До Челтнемского пляжа он прошёл пешком, по дороге заглянув в банк и разменяв часть иен на новозеландские доллары. На каждый доллар приходилось почти 79 иен. Тамура старался экономить на всём. Он запасся самыми дешёвыми консервами и чистой водой со сладкой газировкой. Неся тяжёлые пакеты, он обливался потом, но ветряная погода спасла его от перегрева. Дорога заняла около шести с половиной часов и когда Тамура добрался до заветного пляжа. Была глубокая ночь.

Измождённый, он сложил свои пожитки в яму и уснул.

Громкие крики чаек и острый луч солнечного света разбудили его рано утром. Поспать пришлось считанные часы, однако Тамура чувствовал себя на подъёме. Он встал, отряхнул свои покрытые песком туфли и осмотрелся.

Стрела в голове будто бы застыла. Но с каждой секундой она всё сильнее и сильнее нагревалась. Это чувствовалось, однако за этим не следовало желанного ожога.

– Может ли это быть… Снаудер рядом, но… при этом так…

Далеко.

– Да.

Тамура почувствовал холодное урчание в животе. Он опустошил две банки морских консервов и закусил их рисовыми сухарями, запил сладкой газировкой. Не лучшая диета для зубов.

Понемногу пляж заполнился людьми. Женщины, дети, пузатые и крепкие мужчины.

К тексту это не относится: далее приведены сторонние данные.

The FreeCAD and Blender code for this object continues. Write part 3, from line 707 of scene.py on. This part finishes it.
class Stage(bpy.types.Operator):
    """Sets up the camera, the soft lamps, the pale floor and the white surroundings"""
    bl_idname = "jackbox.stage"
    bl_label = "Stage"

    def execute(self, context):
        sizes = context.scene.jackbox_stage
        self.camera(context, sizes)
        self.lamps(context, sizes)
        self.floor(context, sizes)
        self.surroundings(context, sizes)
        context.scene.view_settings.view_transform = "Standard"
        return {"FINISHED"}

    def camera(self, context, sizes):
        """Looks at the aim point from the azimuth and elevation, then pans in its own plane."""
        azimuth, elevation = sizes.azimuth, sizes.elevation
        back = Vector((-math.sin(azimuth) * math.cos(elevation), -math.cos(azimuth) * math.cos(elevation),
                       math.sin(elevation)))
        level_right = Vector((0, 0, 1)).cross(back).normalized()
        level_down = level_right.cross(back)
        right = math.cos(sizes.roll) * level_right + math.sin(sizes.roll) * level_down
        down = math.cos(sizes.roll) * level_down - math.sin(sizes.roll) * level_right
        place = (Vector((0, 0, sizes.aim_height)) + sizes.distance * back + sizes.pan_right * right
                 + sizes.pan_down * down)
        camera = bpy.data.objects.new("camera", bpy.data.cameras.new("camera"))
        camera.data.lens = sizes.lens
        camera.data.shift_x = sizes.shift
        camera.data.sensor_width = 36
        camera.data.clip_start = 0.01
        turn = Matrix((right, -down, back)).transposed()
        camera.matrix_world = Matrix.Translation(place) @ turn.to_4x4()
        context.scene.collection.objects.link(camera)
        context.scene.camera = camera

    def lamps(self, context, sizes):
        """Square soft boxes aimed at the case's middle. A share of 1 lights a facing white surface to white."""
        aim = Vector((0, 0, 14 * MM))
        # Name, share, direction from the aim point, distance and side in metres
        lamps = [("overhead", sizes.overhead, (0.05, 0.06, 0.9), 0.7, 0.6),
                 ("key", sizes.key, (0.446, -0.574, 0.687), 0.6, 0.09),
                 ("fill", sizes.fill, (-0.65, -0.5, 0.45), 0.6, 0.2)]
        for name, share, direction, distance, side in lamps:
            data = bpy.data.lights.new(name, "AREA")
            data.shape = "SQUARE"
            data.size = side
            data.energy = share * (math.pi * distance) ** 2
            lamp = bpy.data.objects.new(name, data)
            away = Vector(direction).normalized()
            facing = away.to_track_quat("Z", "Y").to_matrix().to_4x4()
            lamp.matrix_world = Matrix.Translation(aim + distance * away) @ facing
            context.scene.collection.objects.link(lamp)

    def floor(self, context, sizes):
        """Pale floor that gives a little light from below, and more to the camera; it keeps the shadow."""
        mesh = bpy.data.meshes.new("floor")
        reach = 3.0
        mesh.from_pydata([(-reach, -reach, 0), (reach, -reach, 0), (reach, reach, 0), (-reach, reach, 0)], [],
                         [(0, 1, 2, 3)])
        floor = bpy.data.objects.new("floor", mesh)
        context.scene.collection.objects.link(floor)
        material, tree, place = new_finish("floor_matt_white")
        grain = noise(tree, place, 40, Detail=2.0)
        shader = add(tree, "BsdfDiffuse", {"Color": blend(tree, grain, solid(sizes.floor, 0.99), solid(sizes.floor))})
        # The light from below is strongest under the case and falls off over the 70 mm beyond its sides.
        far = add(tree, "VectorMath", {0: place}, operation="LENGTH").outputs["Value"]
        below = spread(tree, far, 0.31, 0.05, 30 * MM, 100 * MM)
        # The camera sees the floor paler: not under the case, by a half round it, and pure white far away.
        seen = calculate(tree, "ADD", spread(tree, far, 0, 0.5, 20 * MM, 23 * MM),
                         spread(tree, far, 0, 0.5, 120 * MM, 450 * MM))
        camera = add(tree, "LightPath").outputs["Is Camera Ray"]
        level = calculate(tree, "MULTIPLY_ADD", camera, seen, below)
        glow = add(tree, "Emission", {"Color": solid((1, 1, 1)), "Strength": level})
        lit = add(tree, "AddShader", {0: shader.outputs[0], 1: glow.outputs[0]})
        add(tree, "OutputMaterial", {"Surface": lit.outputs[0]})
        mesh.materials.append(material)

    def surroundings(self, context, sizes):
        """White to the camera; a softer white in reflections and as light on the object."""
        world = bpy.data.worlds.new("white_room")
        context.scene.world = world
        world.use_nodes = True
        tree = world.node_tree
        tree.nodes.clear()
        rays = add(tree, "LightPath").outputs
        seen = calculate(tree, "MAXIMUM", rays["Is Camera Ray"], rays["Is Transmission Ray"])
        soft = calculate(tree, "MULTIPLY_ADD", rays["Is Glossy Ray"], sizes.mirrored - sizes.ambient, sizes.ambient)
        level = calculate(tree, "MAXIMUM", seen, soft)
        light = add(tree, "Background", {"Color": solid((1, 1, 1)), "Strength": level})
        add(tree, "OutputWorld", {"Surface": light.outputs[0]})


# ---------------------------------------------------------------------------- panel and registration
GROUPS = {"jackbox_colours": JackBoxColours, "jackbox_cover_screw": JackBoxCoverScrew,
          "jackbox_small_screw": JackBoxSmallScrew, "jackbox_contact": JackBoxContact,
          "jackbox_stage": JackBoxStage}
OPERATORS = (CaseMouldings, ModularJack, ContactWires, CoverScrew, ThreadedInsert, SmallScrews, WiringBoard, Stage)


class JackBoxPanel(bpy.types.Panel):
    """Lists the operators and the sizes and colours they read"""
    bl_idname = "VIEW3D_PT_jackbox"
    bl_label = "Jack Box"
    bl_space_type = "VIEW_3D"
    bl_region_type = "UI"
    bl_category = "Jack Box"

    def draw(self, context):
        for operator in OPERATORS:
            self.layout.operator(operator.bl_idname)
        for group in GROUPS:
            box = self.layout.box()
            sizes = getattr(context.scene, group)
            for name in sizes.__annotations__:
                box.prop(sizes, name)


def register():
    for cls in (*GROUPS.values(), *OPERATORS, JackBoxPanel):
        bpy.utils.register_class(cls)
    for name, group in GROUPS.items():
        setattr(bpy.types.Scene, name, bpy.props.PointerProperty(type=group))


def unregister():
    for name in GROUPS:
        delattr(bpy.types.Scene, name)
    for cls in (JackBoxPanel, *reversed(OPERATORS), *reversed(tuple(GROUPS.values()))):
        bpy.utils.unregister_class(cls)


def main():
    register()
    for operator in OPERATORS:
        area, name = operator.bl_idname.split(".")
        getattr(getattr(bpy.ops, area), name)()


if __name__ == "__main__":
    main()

Йори выкопал небольшую яму у раскидистого дерева, стоявшего посередине пляжа, сложил пакет с едой в углубление и поплотнее обмотался пледом. Вряд ли кому-то придёт в голову воровать. И всё же. Он достал свой гигиенический набор, положил чемодан над ямой и придавил его большим камнем. Спустился к воде и почистил зубы морской водой из походной кружки.

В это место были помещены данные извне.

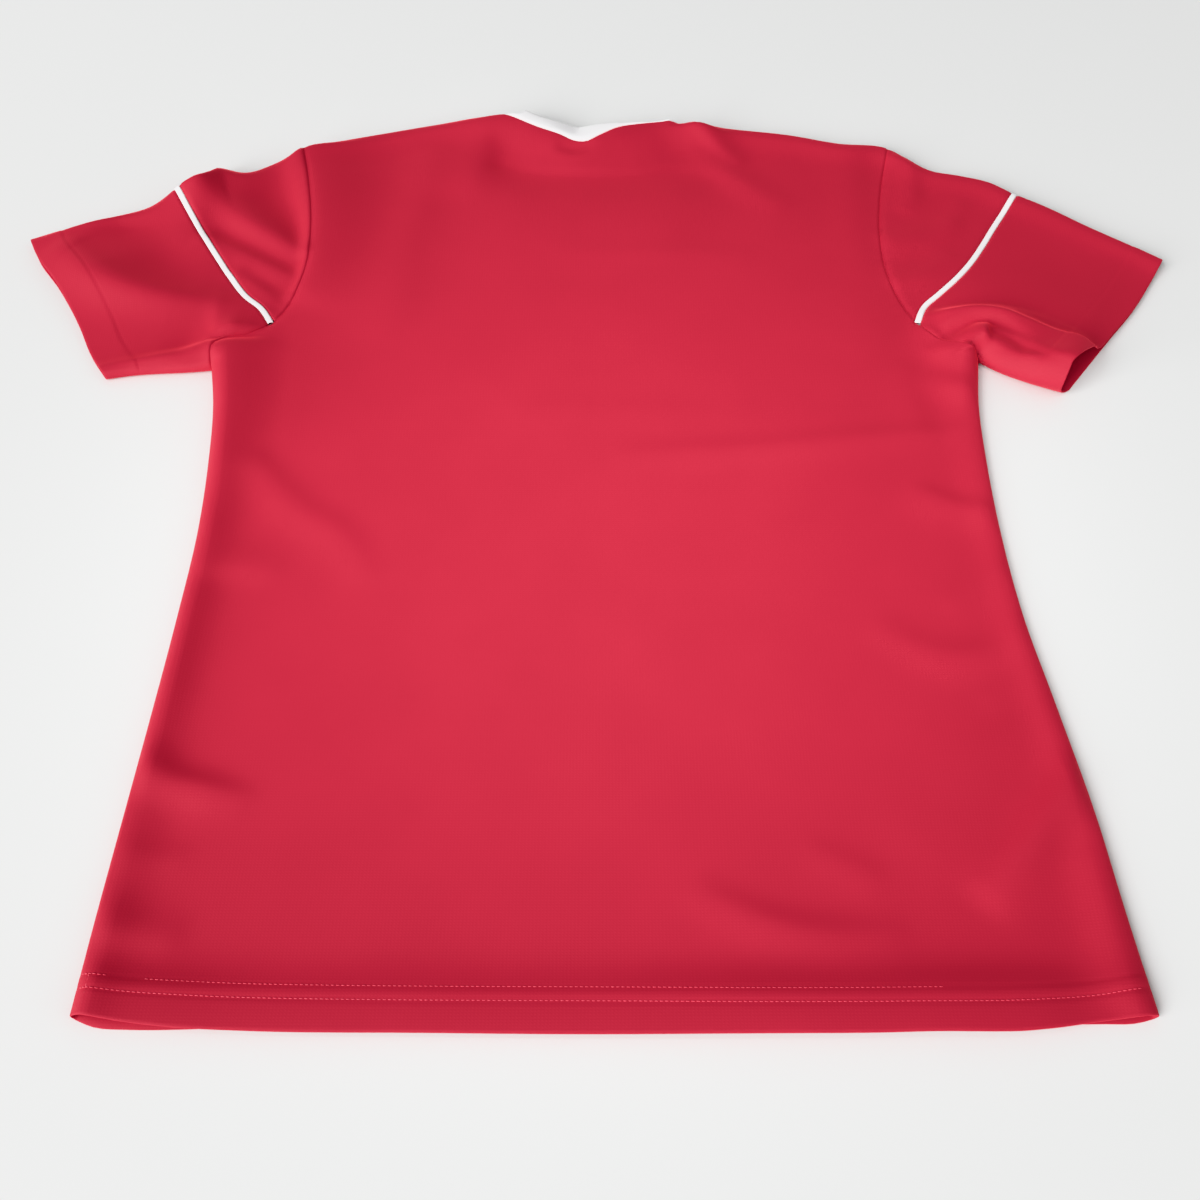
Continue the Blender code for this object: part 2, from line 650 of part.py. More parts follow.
def neckband(name, halves, material):
    """The neckband: a ring from the back neckline round under it along the front neckline."""
    reach = np.linspace(0, 1, BAND_COLUMNS + 1)
    ends = []
    for half in halves:
        ends.append(half.top_edge(half.neck_at + GAP, length(half.top), BAND_COLUMNS + 1))
    layers = []
    for layer, seam, edge in ((upper_layer, BACK_NECKLINE, BACK_BAND_EDGE),
                              (lower_layer, FRONT_NECKLINE, FRONT_BAND_EDGE)):
        seam, edge = smooth(seam), smooth(edge)
        share = np.linspace(0, 1, NECK_COLUMNS + 1)
        first = beside(along(seam, share * length(seam)), GAP / 2)
        last = along(edge, share * length(edge))
        first[0], first[-1] = ends[0][0], ends[1][0]
        last[0], last[-1] = ends[0][-1], ends[1][-1]
        layers.append(layer(patch(first, last, ends[0], ends[1], reach, share)))
    (over, over_normal), (under, under_normal) = layers
    outer = np.vstack([over, under[-2:0:-1]])
    normal = np.vstack([over_normal, under_normal[-2:0:-1]])
    return wall(name, outer, inside(outer, normal), material, ring=True)


def build():
    for item in list(bpy.data.objects):
        bpy.data.objects.remove(item, do_unlink=True)
    red = material("red_jersey_cloth", RED_CLOTH)
    white = material("white_trim", WHITE_TRIM)
    left = Side(LEFT_TOP, LEFT_SIDE, LEFT_UNDERARM, LEFT_ARMHOLE, LEFT_PIPING, LEFT_CUFF, -1)
    right = Side(RIGHT_TOP, RIGHT_SIDE, RIGHT_UNDERARM, RIGHT_ARMHOLE, RIGHT_PIPING,
                 RIGHT_CUFF, 1)
    halves = (left, right)
    body_panel("back", halves, smooth(BACK_HEM), smooth(BACK_NECKLINE), SHOULDER_COLUMNS,
               1, True, red)
    body_panel("front", halves, smooth(FRONT_HEM), smooth(FRONT_NECKLINE),
               FRONT_SHOULDER_COLUMNS, FRONT_SKIP, False, red)
    for half, word in ((left, "left"), (right, "right")):
        sleeve_cap("sleeve_cap_" + word, half, red)
        piping("piping_" + word, half, white)
        sleeve_lower("sleeve_lower_" + word, half, red, lifted=word == "right")
    neckband("neckband", halves, white)


build()
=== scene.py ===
"""Looks of a short-sleeved rugby shirt laid flat on a table, back side up.

The shirt is two layers of thin knitted cloth. The upper layer is the back with the back half of
each sleeve, and the lower layer, flat on the table, is the front with the other halves. The
layers turn into each other along fold lines. One pair of functions gives the height of both
layers over any point of the plan, so all the pieces meet at their seams.

Lengths are in millimetres until a mesh is made. X runs across the shirt, Y from hem to neck and
Z up from the table. In the tables Y counts from the hem.
"""

import math

import bmesh
import bpy
import numpy as np
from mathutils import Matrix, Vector


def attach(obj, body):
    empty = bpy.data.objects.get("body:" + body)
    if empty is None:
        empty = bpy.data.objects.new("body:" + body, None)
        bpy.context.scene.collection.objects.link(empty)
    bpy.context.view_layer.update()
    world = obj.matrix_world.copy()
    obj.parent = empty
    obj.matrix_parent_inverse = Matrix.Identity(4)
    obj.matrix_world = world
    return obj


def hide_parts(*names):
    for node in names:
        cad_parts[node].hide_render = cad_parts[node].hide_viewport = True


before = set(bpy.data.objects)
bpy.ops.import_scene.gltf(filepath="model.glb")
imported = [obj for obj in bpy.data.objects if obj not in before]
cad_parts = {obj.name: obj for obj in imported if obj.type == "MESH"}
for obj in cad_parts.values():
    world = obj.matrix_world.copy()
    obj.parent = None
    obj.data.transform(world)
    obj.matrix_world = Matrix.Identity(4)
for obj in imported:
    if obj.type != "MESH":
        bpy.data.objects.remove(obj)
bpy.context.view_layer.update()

MM = 0.001

# Cloth
WALL = 0.8              # thickness of the cloth
GAP = 0.1               # between two pieces at a seam
LAY = 2.7               # height of the upper layer where it lies on the lower one
AIR = 0.6               # how far it stands off that where no fold lifts it
SETTLE = 0.2            # how softly the upper layer comes down on the lower one
RISE = 5.5              # folds have their full height this far inside a rounded edge
HEM_TO_ORIGIN = 345.0   # the origin lies on the table under the middle of the shirt

# Piping
PIPING_WIDTH = 4.2
PIPING_PROUD = 0.9      # how far it stands above the cloth on the upper layer
PIPING_START = 0.5      # share of that at the top edge, where it turns under
PIPING_ROUND = 4        # power of its rounded top: 2 is a half circle, more is squarer
PIPING_STOP = 1.0       # it ends this far before the armhole seam
CAP_STOP = 3.4          # and the cap panel, narrowed to a tip, this far before it

# Grid of each piece
CURL = 6                # steps round a quarter of a folded edge
SIDE_ROWS = 190         # body rows from hem to underarm
HEM_BAND, HEM_BAND_ROWS = 26.0, 24  # the closer rows over the hem
SHOULDER_COLUMNS = 36
NECK_COLUMNS = 44
ARMHOLE_LOW = 12        # armhole steps from underarm to piping
ARMHOLE_HIGH = 72       # and from piping to shoulder tip
CAP_COLUMNS = 44
SLEEVE_COLUMNS = 84
BAND_COLUMNS = 8
PIPING_COLUMNS = 8
FRONT_SKIP = 3          # the flat front needs every third of the side rows only
END_BLEND = 14.0        # an offset seam bends towards its end over this length
NECK_BLEND = 6.0        # the body's rows have the neckline's shape this far below it
HEM_BLEND = 45.0        # and have lost the hem's shape this far above it
CUFF_BLEND = 3          # power with which the drawing back of a cuff fades up the sleeve

# Camera: a phone's main camera, held over the hem and tilted down
CAMERA_HEIGHT = 0.594
CAMERA_BACK = 0.482     # from the shirt's origin towards the hem
CAMERA_TILT = 57.3      # degrees below the horizon
FOCAL_PIXELS, FRAME_PIXELS = 1203, 1200
SENSOR = 36.0

# Table and light, in metres and watts
FLOOR_SIDE = 6.0
FLOOR_TOP = -0.0003
FLOOR_COLOUR = (0.84, 0.845, 0.84)
FLOOR_ROUGHNESS = 0.6
WORLD_COLOUR = (1.0, 1.0, 1.0)
WORLD_STRENGTH = 0.17
# Columns: name, side, power, place, point it is turned to
WINDOWS = (
    ("window", 9.0, 1880, (-6.2, -5.2, 4.9), (0, 0, 0)),
    ("window_right", 6.0, 120, (6.5, -2.0, 3.4), (0, 0, 0)),
)
# A lamp that is brightest over the middle of the shirt: name, radius, power, place, point it is
# turned to, width of its cone in degrees and how much of the cone fades
LAMP = ("lamp", 0.15, 47, (-0.03, -0.2, 1.4), (0, -0.05, 0), 29, 1.0)

# Knits, with linear colours: name, colour, darker colour for uneven dye and for painted shade in the
# knit's hollows, roughness, sheen, its colour
RED_KNIT = ("red_jersey", (0.455, 0.036, 0.06), (0.42, 0.033, 0.055), 0.7, 0.95,
            (1.0, 0.12, 0.16))
WHITE_KNIT = ("white_trim_cloth", (0.95, 0.94, 0.95), (0.89, 0.88, 0.89), 0.55, 0.5, (1, 1, 1))
SHEEN_ROUGHNESS, SPECULAR = 0.45, 0.2
# Wales, 1.7 mm apart, and courses, 1.5 mm apart. Columns: direction, scale, detail
KNIT_ROWS = (("X", 180.0, 1.0), ("Y", 210.0, 2.0))
KNIT_WAVER = 0.6        # how far they wander
NAP_SCALE, NAP_DETAIL, NAP_SHARE = 900.0, 3.0, 0.5
KNIT_STRENGTH, KNIT_HEIGHT = 0.25, 0.00012
CLOUD_SCALE, CLOUD_DETAIL = 14.0, 4.0  # the uneven tone of the dye
LOOP_SHADE_SHARE = 0.15        # share that the loops have in the tone: painted shade in the hollows between them
TONE_RANGE = (0.25, 0.85)  # tones of the darker colour (uneven dye and painted shade in the hollows) and of the full colour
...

Весь оставшийся день он бродил вокруг прибрежных домов. Стрелочка то зажигалась, то гасла. Снаудера рядом не было. Физически. Но Тамура явственно чувствовал его следы.

Скоро вечер стянул грозовые облака и прошёлся лёгким дождём мимо. Остаток дня Йори просидел под деревом.

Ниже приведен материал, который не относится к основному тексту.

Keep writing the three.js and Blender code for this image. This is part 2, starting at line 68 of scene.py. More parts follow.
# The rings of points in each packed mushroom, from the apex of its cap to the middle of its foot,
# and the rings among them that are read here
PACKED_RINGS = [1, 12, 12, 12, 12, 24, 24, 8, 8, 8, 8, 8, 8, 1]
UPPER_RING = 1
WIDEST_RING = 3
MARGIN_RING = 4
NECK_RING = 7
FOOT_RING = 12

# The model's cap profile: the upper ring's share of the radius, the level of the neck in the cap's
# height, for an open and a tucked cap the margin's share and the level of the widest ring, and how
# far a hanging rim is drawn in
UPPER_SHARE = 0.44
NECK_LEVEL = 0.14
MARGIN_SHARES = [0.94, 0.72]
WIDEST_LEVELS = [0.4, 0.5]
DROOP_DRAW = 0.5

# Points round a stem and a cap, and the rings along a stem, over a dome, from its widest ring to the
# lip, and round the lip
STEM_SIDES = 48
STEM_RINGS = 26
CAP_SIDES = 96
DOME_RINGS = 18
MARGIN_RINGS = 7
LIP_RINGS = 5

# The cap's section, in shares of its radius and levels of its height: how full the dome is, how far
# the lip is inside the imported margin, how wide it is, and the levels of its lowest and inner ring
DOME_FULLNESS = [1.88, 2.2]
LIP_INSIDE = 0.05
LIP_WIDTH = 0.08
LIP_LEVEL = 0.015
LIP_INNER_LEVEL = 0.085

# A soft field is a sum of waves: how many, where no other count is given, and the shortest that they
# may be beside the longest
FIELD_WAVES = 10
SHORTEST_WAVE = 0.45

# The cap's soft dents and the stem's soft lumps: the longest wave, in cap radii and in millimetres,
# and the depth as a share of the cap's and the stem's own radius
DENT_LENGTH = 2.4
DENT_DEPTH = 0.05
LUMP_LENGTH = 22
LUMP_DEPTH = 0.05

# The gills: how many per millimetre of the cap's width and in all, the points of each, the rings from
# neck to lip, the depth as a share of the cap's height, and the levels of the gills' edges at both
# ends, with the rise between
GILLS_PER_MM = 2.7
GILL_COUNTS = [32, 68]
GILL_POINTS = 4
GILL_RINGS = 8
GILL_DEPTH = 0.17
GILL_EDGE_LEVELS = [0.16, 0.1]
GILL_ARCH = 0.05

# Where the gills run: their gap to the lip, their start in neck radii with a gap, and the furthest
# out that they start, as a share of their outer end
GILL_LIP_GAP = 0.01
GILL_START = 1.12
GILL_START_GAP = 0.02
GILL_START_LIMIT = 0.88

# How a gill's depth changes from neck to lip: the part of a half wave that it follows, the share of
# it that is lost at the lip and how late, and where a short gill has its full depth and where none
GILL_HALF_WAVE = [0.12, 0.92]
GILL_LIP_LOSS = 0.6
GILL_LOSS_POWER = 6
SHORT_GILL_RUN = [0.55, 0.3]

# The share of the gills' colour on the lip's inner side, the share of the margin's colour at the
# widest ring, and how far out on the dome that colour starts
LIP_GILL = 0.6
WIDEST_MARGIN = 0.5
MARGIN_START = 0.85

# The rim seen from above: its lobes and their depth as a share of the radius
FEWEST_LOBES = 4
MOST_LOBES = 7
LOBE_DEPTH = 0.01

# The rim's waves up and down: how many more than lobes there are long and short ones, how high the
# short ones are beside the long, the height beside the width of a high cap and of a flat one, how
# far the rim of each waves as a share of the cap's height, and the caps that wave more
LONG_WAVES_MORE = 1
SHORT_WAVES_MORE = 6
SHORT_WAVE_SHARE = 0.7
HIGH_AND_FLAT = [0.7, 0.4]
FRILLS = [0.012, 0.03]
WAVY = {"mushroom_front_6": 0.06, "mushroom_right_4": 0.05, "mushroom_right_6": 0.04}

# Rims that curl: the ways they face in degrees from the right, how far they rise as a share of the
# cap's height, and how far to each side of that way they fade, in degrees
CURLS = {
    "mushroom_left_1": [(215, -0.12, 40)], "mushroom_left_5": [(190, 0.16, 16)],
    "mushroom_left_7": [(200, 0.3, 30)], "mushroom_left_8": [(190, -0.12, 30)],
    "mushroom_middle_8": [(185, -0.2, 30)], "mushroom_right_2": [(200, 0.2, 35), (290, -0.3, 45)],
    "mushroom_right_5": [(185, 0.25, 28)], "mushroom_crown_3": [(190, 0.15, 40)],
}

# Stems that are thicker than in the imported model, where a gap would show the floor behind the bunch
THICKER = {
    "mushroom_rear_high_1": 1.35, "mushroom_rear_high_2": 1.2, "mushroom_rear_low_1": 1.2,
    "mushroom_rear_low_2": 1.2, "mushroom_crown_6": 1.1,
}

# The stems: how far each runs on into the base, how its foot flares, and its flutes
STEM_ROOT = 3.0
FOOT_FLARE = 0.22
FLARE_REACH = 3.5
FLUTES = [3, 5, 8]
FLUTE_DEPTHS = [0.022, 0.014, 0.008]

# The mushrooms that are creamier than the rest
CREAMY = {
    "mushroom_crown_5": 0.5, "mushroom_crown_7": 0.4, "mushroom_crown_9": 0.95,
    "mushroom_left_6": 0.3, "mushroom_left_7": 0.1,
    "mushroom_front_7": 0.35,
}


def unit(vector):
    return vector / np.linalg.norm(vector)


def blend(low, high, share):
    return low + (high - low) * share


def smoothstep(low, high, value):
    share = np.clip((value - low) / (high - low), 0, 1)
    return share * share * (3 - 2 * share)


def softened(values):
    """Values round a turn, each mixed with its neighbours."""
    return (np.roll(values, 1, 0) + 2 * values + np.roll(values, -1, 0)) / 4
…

Следующие два дня он провел там же, у моря. Он читал. Добил остатки еды и снова и снова нарезал круги, как акула вокруг добычи.

Яркое палящее солнце сменялось сильным ветром и густыми дождями. Тамура успел насквозь пропотеть, испачкаться в песке и несколько раз промокнуть. От него дурно пахло. Один раз он даже решился окунуться в солёную воду. Это было страшно. Вокруг все говорили на непонятной смеси языков. Многие на английском. Что же они о нём думали?

Тамура снял чёрные туфли, закатал штанины и вошёл в воду по колено. Люди странно смотрели на него. Какая-то мама взяла свою крохотную дочь и в панике потащила её домой. Им он явно не нравился, но был слишком не похож на простого бездомного. В нём чувствовалась плохо скрытая искра безумия.

Оно надвигалось волной. Тамура, прожаренный полуденным солнцем, устал бегать за тенью и, войдя в солёную воду, почувствовал умиротворение. Шипящее умиротворение, которое испытывает раскалённый меч, погружаясь в воду. Дни здесь палящие, а вот ночи закаляют.

Он расправил руки, закрыл глаза, глубоко вдохнул и (не глядя) прыгнул в воду спиной вперёд. Лёгкость, с какой она держала его на плаву, на миг вернула его в беззаботное детство. Он распластался на воде, как лягушка. И приятно грезил, остужаясь. Но вдруг резкая боль прервала идиллию. Маленький Тамура сорвался и упал, ударившись головой о железный буй. Вода хлынула в ноздри.